4. A.K.A Serial Killer
A.K.A Serial Killer is a Japanese crime documentary directed by Masao Adachi. The documentary was released on January 31, 1975, in Japan. This documentary is based on the life of the serial killer Norio Nagayama. He killed four people in four different cities by using the same handgun. The documentary captures his life and living conditions with visual representation. He had a rough upbringing as he was the seventh child of his family, and his father was an irresponsible man. He had also witnessed the sexual assault of his older sister. He had killed two guardsmen by stealing a handgun. Later, he also shot two taxi drivers and stole their money.
5. The Cherry Tree With Gray Blossoms
The Cherry Tree with Gray Blossoms is a Japanese documentary film directed by Sumiko Haneda, who is also the film’s screenwriter. It was released in 1977. The main topic of the documentary is a cherry tree, which is said to be 1400 years old. The documentary progresses as the director explores and narrates the story of the families and environment around the tree. The duration of the documentary film is 42 minutes, so it is a must-watch on the list.
6. A Japanese Village
A Japanese Village is a Japanese documentary released in 1984 and directed by Shinsuke Ogawa. The film’s story is about a village in the middle of the mountains in Yagamata prefecture, as the villagers were dealing with the aftermath of the warfare and struggling to live as their children moved to cities for a better life. Ogawa and his crew started to live in the village with the villagers to learn more about their living conditions and to learn more about their agricultural and political issues.
7. Without Memory
Without Memory is a Japanese documentary film directed by Hirokazu Koreeda, released in 1996. This documentary is the story of a man who developed a condition called Wernicke’s Encephalopathy, where the patient cannot create a new memory. He developed this condition after a malpractice in a simple abdominal surgery. He now has to live with this condition and function in his daily life. It shows how he and his family struggle to get proper treatment and try to live normally. This documentary is heart-wrenching to watch, and you will not be able to stop the tears rolling down your eyes.

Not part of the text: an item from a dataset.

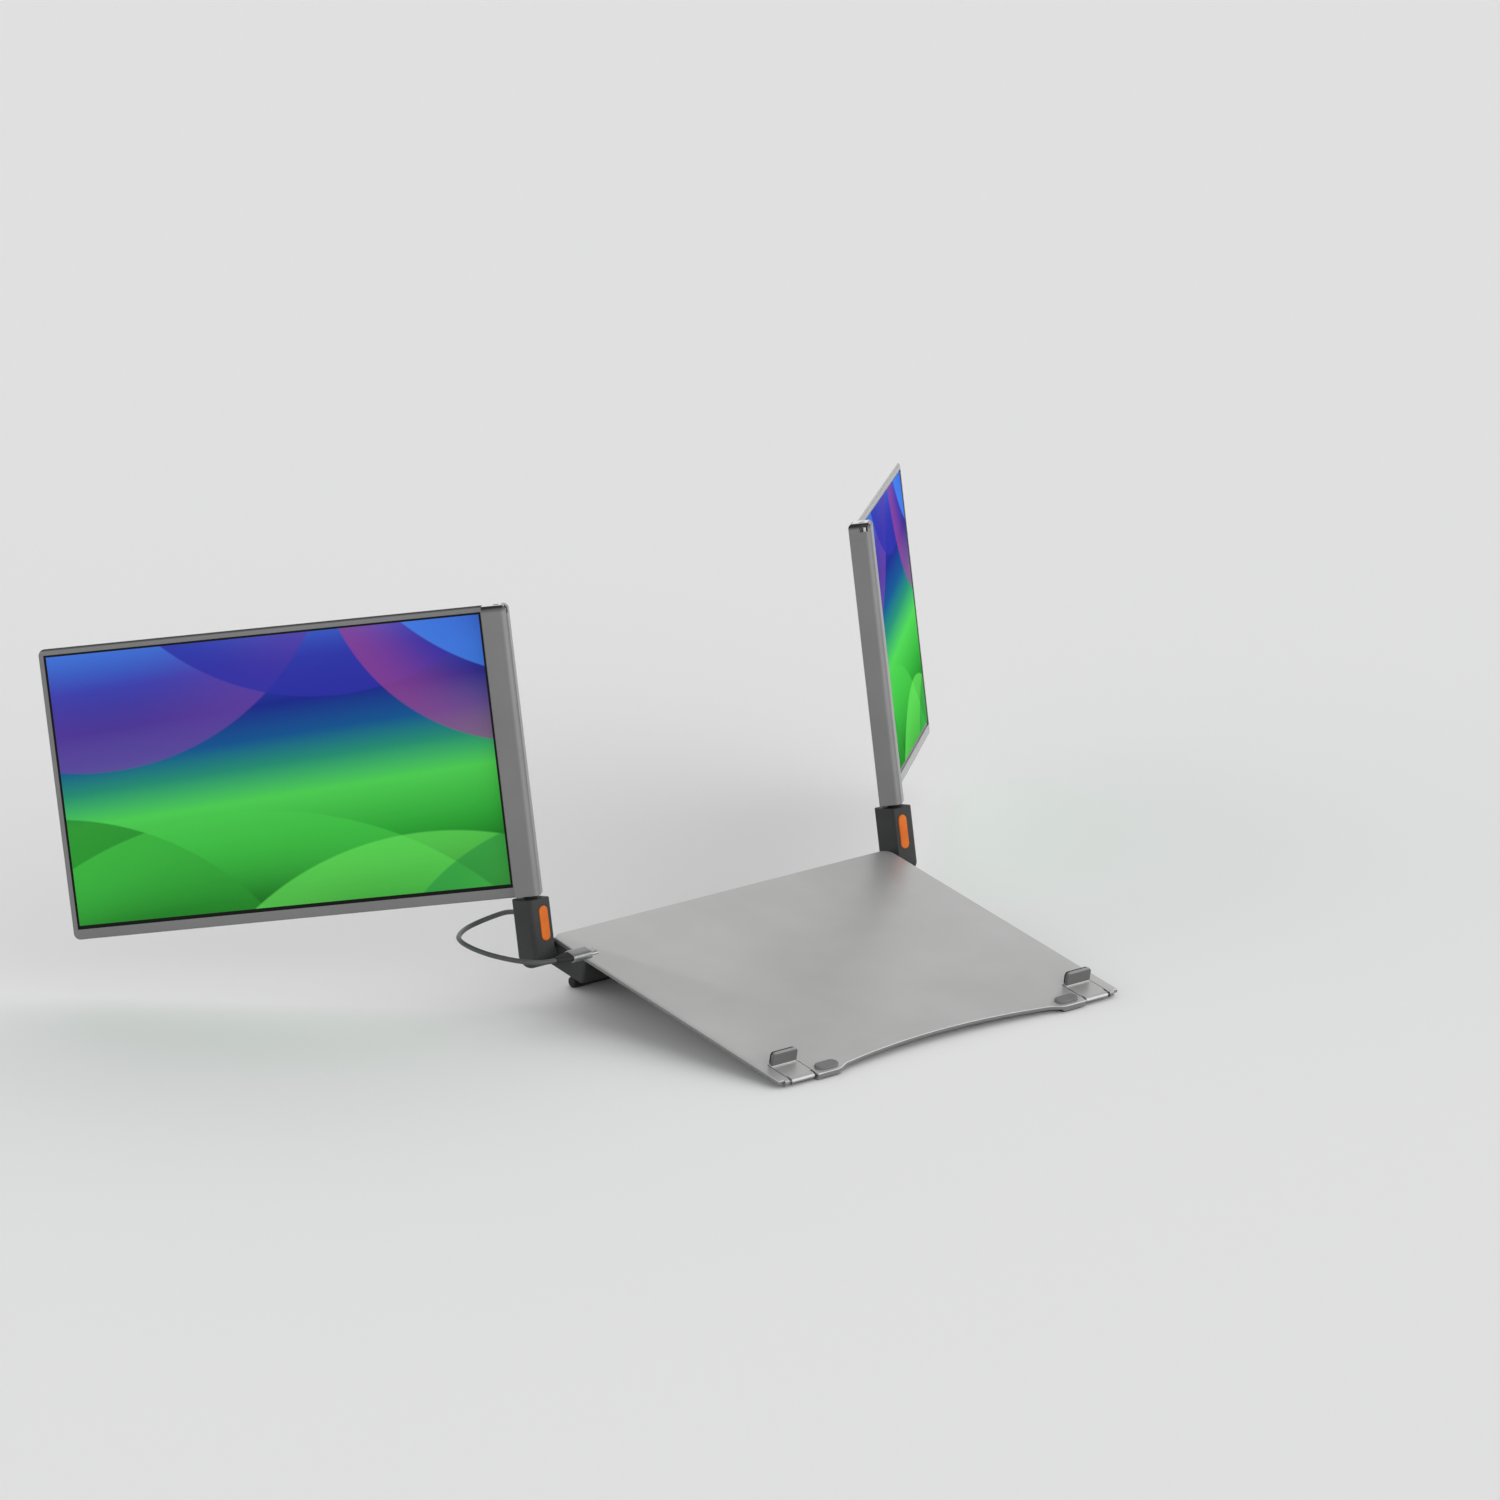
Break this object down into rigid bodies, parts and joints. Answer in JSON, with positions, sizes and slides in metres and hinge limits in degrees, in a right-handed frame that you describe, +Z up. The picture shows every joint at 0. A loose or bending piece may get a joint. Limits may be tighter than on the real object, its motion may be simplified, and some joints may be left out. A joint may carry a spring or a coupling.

A is a Japanese documentary film directed by Tatsuya Mori, released in 1998. The documentary shows the arrest of the leaders of Aum Shinrikyo, a new Japanese religious cult founded by Shoko Asahara. This cult was responsible for the sarin gas attack on the Tokyo subway in 1995. The documentary film stars a 28-year-old troubled man, Hiroshi Akari, who was the spokesperson of the cult. Tatsuya Mori had access to the main office of the Aum Shinrikyo for a year as the media were left out. This is why the documentary has a unique insight into the working environment of the cult. He also released the sequel of the documentary named A2 in 2001.
Campaign is a Japanese political documentary film directed by Kazuhiro Soda, a critically acclaimed director. This documentary was released in 2007. This film shows the election campaign and process in Kawasaki, Japan. It shows the true nature of the politics in election process. It raises the question that a candidate with no political experience can win an election if he is backed by the prime minister and his liberal party.
10. Thus A Noise Speaks
Thus Noise Speakes is a Japanese self-documentary film directed by Kaori Oda released in 2010. This documentary shows the story of Kaori Oda when she came back to her home after studying abroad and came out to her family as a homosexual. Her parents’ response was a negative one. The documentary focuses on her journey and situations after she came out as homosexual.